— start of Data supplied —

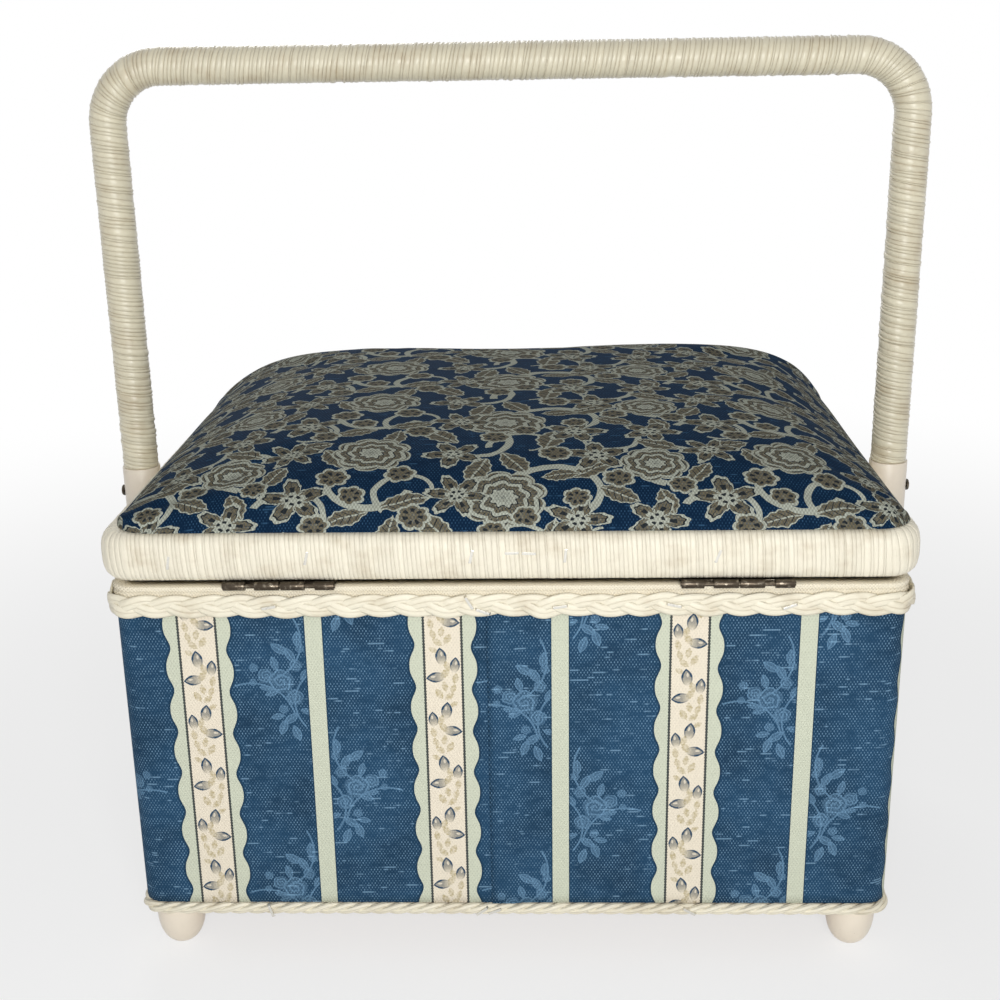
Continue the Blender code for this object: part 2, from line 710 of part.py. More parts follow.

— end of Data supplied —
— start of Data supplied —

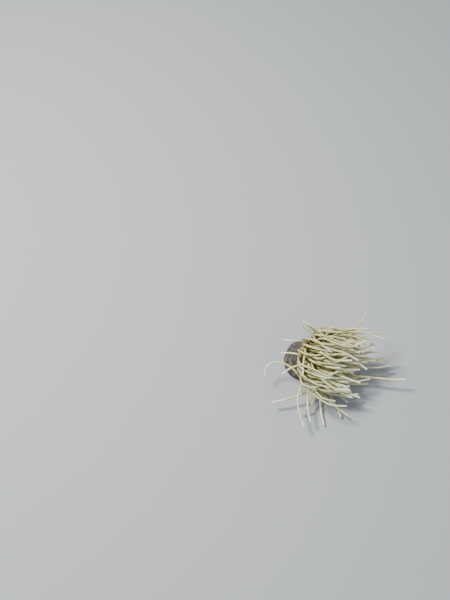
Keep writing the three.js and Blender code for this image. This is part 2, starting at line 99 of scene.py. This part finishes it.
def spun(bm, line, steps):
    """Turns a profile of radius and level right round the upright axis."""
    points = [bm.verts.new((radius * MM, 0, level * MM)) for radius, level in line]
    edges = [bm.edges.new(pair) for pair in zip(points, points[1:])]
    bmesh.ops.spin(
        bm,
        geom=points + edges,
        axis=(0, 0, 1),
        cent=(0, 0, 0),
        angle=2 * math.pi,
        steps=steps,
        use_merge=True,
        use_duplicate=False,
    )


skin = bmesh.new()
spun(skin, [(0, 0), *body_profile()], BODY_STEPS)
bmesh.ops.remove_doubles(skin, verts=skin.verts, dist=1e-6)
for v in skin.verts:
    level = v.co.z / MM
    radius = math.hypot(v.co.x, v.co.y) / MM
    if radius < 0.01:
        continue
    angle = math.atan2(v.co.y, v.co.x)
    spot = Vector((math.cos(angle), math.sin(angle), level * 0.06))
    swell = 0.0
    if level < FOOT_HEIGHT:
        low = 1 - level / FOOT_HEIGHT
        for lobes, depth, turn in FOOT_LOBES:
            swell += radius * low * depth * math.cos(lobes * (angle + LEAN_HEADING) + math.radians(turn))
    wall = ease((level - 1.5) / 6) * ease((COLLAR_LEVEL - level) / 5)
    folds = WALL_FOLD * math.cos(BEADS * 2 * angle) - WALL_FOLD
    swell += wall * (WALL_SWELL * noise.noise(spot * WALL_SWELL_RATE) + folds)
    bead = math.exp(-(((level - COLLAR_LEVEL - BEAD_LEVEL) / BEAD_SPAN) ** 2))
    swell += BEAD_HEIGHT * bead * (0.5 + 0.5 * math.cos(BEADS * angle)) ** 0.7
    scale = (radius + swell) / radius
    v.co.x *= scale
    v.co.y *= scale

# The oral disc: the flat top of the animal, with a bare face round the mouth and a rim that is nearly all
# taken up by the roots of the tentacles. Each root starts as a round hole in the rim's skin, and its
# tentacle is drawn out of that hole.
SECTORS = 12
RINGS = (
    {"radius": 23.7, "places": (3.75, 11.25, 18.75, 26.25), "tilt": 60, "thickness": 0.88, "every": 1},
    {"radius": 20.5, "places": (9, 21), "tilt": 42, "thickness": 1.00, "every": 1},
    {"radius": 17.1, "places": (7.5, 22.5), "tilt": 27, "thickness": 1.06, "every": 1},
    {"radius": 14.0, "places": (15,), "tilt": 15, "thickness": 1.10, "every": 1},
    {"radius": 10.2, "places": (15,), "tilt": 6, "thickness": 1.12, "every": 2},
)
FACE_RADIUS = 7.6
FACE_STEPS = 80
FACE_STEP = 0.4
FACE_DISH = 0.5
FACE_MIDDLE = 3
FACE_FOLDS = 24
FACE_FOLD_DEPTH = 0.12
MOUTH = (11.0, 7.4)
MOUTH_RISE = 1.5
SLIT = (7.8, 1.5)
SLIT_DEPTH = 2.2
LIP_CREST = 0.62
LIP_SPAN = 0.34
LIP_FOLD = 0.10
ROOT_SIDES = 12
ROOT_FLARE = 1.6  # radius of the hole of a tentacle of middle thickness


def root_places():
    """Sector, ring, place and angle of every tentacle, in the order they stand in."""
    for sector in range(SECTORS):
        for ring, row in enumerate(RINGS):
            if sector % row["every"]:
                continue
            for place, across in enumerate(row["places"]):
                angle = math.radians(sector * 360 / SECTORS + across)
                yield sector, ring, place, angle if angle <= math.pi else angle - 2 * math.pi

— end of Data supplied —
— start of Data supplied —

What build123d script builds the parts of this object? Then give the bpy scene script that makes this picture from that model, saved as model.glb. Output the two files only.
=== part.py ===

— end of Data supplied —

> **Task objective**:
Among the entries above, find the line with "Keep writing the" and the line with "v.co.y *= scale"; give again exactly these two lines and all lines between them.

> **The response**:
Keep writing the three.js and Blender code for this image. This is part 2, starting at line 99 of scene.py. This part finishes it.
def spun(bm, line, steps):
    """Turns a profile of radius and level right round the upright axis."""
    points = [bm.verts.new((radius * MM, 0, level * MM)) for radius, level in line]
    edges = [bm.edges.new(pair) for pair in zip(points, points[1:])]
    bmesh.ops.spin(
        bm,
        geom=points + edges,
        axis=(0, 0, 1),
        cent=(0, 0, 0),
        angle=2 * math.pi,
        steps=steps,
        use_merge=True,
        use_duplicate=False,
    )


skin = bmesh.new()
spun(skin, [(0, 0), *body_profile()], BODY_STEPS)
bmesh.ops.remove_doubles(skin, verts=skin.verts, dist=1e-6)
for v in skin.verts:
    level = v.co.z / MM
    radius = math.hypot(v.co.x, v.co.y) / MM
    if radius < 0.01:
        continue
    angle = math.atan2(v.co.y, v.co.x)
    spot = Vector((math.cos(angle), math.sin(angle), level * 0.06))
    swell = 0.0
    if level < FOOT_HEIGHT:
        low = 1 - level / FOOT_HEIGHT
        for lobes, depth, turn in FOOT_LOBES:
            swell += radius * low * depth * math.cos(lobes * (angle + LEAN_HEADING) + math.radians(turn))
    wall = ease((level - 1.5) / 6) * ease((COLLAR_LEVEL - level) / 5)
    folds = WALL_FOLD * math.cos(BEADS * 2 * angle) - WALL_FOLD
    swell += wall * (WALL_SWELL * noise.noise(spot * WALL_SWELL_RATE) + folds)
    bead = math.exp(-(((level - COLLAR_LEVEL - BEAD_LEVEL) / BEAD_SPAN) ** 2))
    swell += BEAD_HEIGHT * bead * (0.5 + 0.5 * math.cos(BEADS * angle)) ** 0.7
    scale = (radius + swell) / radius
    v.co.x *= scale
    v.co.y *= scale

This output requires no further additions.